This month has been really incredible. Diving into the vibrant culture here in Zimbabwe alongside a team of hilarious people filled with grace and love has made for an unforgettable experience.

Since I last wrote we have stayed busy doing different ministries and outreaches through the church, hanging out with people from the community, and eating lots of beans & sadza (staple food made of ground maize).

One day we even got to visit a rural homestead, share a traditional meal in a clay hut, and learn about their cultural norms which include men purchasing their brides for x amount of cows.

My favorites have been the soup kitchen which brings fond memories of Arizona, and playing with the children out in the “bush.”

Over the last couple days I’ve been home alone while my team is adventuring, to let my body rest as I finish another round of antibiotics to hopefully clear the parasites and lethargy I’ve been battling for about 6 months now.

This afforded me time to sit in stillness with the Lord and have some honest conversations with Him.

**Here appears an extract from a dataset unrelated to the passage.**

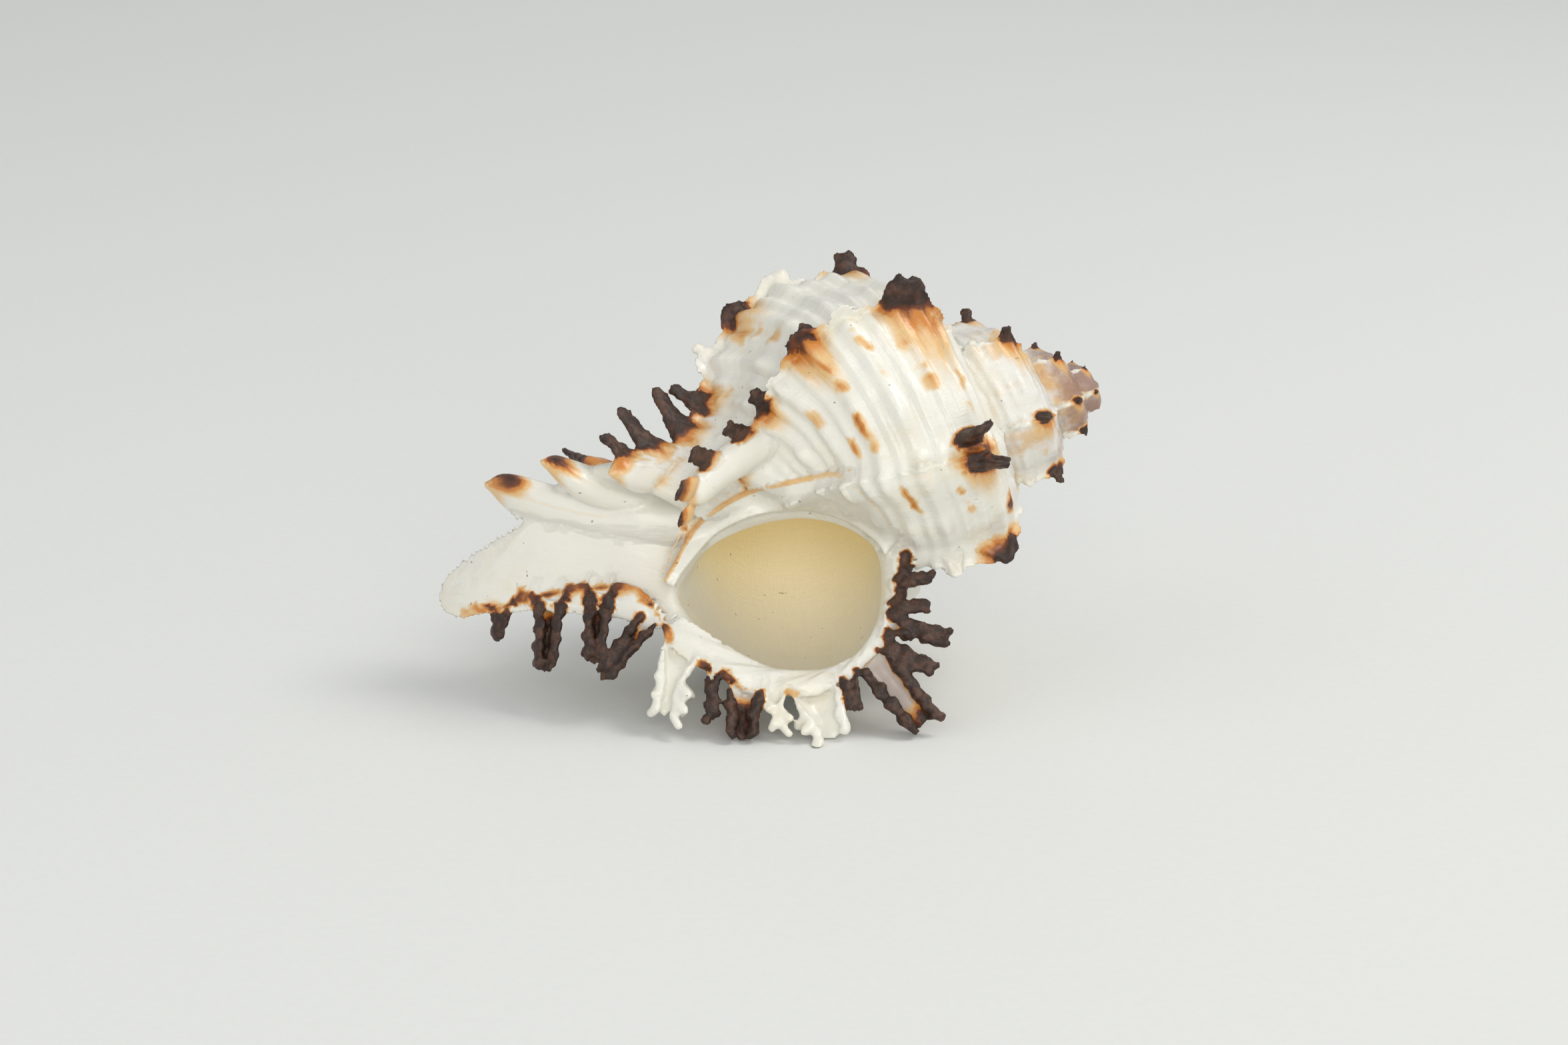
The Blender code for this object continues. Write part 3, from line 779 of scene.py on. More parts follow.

With the month coming swiftly to a close and only 8 weeks before I set foot back on American soil I have been feeling the weight of the ever present looming question…what next???

People have asked me if God has placed a specific call on my heart, if I’ve fallen in love (lol), or what I’ll do after the race.

I have spent countless hours pondering and praying for the answers and while sometimes I have ideas they seem fleeting and I’m left with my only consisent one… I don’t know.

Coming on the race, I was banking on becoming some super spiritual human being and assumed God would have given me clear and unmistakable direction by now. Obviously, neither have happened and I didn’t come with a plan B.

Frustrated, I’ve asked: God, how am I supposed to do your will and carry out Your purpose for my life if you aren’t showing me what you want me to do!?

His answer: I have promised a lamp unto your feet not a crystal ball into the future.

I realize He cares less about the what and more about the state of the continual abiding relationship we share.

The real calling is not to a certain place or career but to everyday obedience. 

Although I may not know exactly what my future holds, that’s okay because He does. I cling to the promise I read recently from psalm 25 that says “Who are you who fear the LORD? He WILL show them the path they should choose.” 

The way I pray for my after race plans has shifted. Now, instead of hoping to hear the name of a city to move to or school to go to, I sit quietly with open hands waiting for His presence to meet me so I can know & love Him more. 

And when I hear the still small voice saying “trust me” I reply, “Yes Lord, you have been so good to me. You are so worthy of my trust. In a world of unkowns You are my constant. I lay my future at Your feet”…

Fear slips away and is replaced by sweet peace.